Usual Adult Dose for Renal Transplant:

-Prophylaxis of acute rejection: 1.5 mg/kg IV daily for 4 to 7 days with the first dose initiated prior to reperfusion of the donor kidney
-Treatment of acute rejection: 1.5 mg/kg IV daily for 7 to 14 days

Comments:
-Administer this drug with concomitant immunosuppressants.
-Administer the first dose over a minimum of 6 hours; administer doses on subsequent days over at least 4 hours.
-Premedication with corticosteroids, acetaminophen, and/or an antihistamine one hour prior to each infusion is recommended to reduce the incidence and intensity of infusion-related reactions.
-Administer prophylactic antifungal and antibacterial therapy if clinically indicated. Antiviral prophylactic therapy is recommended for patients who are seropositive for cytomegalovirus (CMV) at the time of transplant and for CMV-seronegative patients scheduled to receive a kidney from a CMV-seropositive donor.
-Monitor patients for adverse reactions during and after infusion.

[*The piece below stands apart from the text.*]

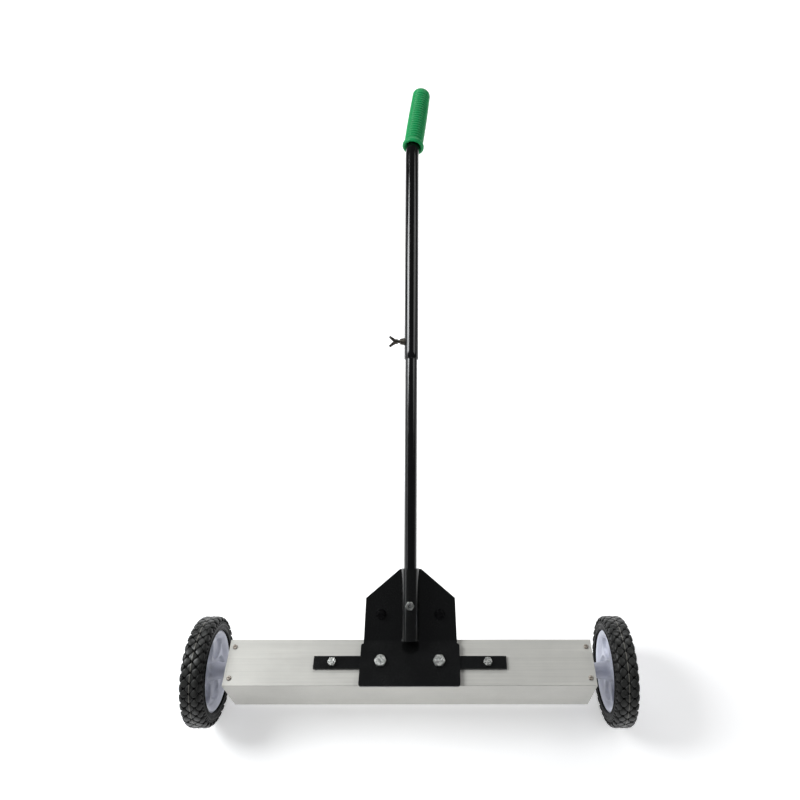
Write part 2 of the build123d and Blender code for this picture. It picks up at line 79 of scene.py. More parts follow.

Use: For the prophylaxis and treatment of acute rejection in patients receiving a kidney transplant; this drug is to be used in conjunction with concomitant immunosuppression

What other drugs will affect anti-thymocyte globulin (rabbit)?

Tell your doctor about all other medicines you use, especially other drugs that weaken the immune system.

There may be other drugs that can interact with anti-thymocyte globulin (rabbit). Tell your doctor about all the prescription and over-the-counter medications you use. This includes vitamins, minerals, herbal products, and drugs prescribed by other doctors. Do not start using a new medication without telling your doctor.

Further information

Remember, keep this and all other medicines out of the reach of children, never share your medicines with others, and use this medication only for the indication prescribed.

Always consult your healthcare provider to ensure the information displayed on this page applies to your personal circumstances.